19.In 1999, a smaller-scale but still-deadly nuclear accident occurred in Japan when three workers were purifying uranium oxide. They put too much uranium in the tank, causing a nuclear chain reaction that released a deadly amount of radiation. Two of the workers, Hisashi Ouchi and Masato Shinohara, died as a result, but not until later. Ouchi, who received the largest blast of radiation, was kept alive for 83 days while he experienced the truly horrific effects of the radiation, which included his skin literally melting from his body. He had multiple heart attacks, but his family kept resuscitating him against his own wishes.

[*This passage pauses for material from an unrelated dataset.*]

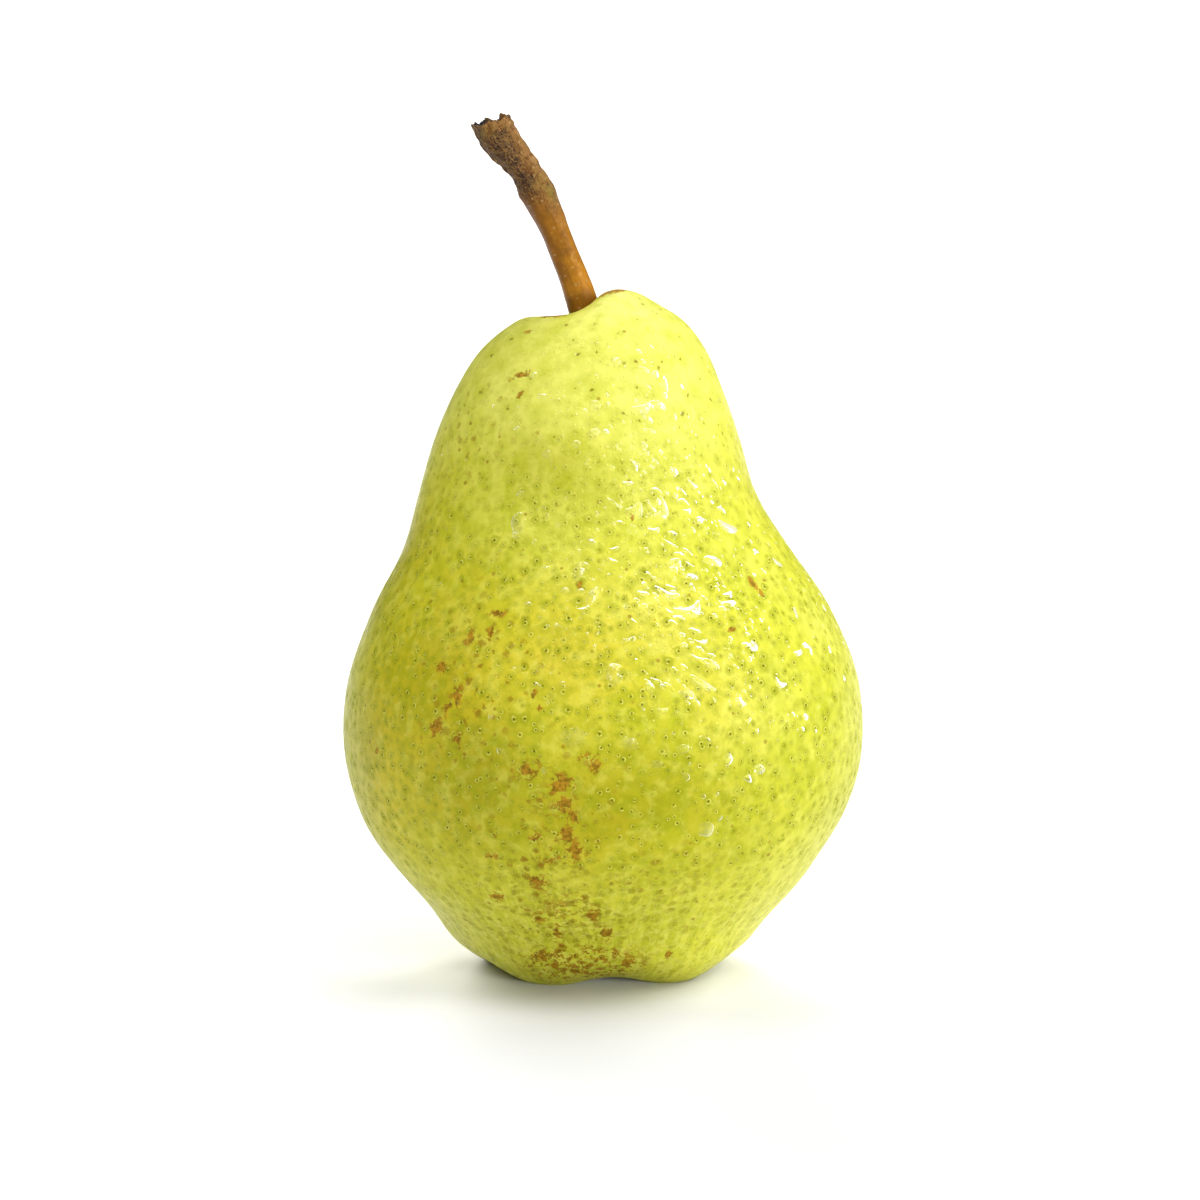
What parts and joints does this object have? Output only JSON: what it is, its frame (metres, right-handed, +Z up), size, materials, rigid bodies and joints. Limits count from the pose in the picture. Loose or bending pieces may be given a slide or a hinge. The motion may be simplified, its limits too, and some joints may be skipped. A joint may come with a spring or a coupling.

20.The US has lost six nuclear weapons, and they’ve had 32 official “broken arrow” nuclear weapon accidents. And we don’t have good numbers on how many Soviet nuclear weapons have been lost. Former secretary of the Russian Security Council, General Alexander Lebed, once claimed there might be over 100, though Russian officials denied this.
21.This one’s more of a creepy coincidence than a disturbing fact, but it still freaks me out. While Michael Jackson was playing for 3,000 fans at Shrine Auditorium in LA in a filmed performance for a Pepsi ad, a pyrotechnics display was set off too early, setting Jackson’s hair on fire. He was rushed to the hospital, having suffered second-degree burns. The creepy part? This happened almost exactly halfway through his life. He was 25 years, four months, and 29 days old. About twenty-five years, four months, and 29 days later, he’d be dead.
22.Speaking of Jackson — the like “Annie, are you okay?” from “Smooth Criminal” was said to be inspired by the CPR dummy, which actually has a name: Resusci Anne. The dummy’s face is based on a 16-year-old woman’s corpse that was pulled from the Seine in Paris in the 1880s. The pathologist who performed the autopsy made a plaster mask of her face, which became famous as “L’Inconnue de la Seine” (the unknown woman of the Seine) in France. When the first CPR dummy was created, one of its inventors was inspired by a L’Inconnue de la Seine mask after seeing it in a friend’s home. Oh, and ever wonder why the CPR dummy was originally a woman? Most doctors were male, and the inventors thought they’d prefer to press their lips to a fake woman’s lips rather than a fake man’s lips.
23.And finally, one last wildly disturbing fact…slavery is still widespread today. In fact, one in every 200 people is enslaved — over 40 million people. This is over three times as many people as were enslaved during the entirety of the transatlantic slave trade. Modern slavery (which is most common in Africa and Asia but occurs in every single country) often includes forced labor, forced marriage, and sex trafficking. The slavery industry makes around $150 billion a year.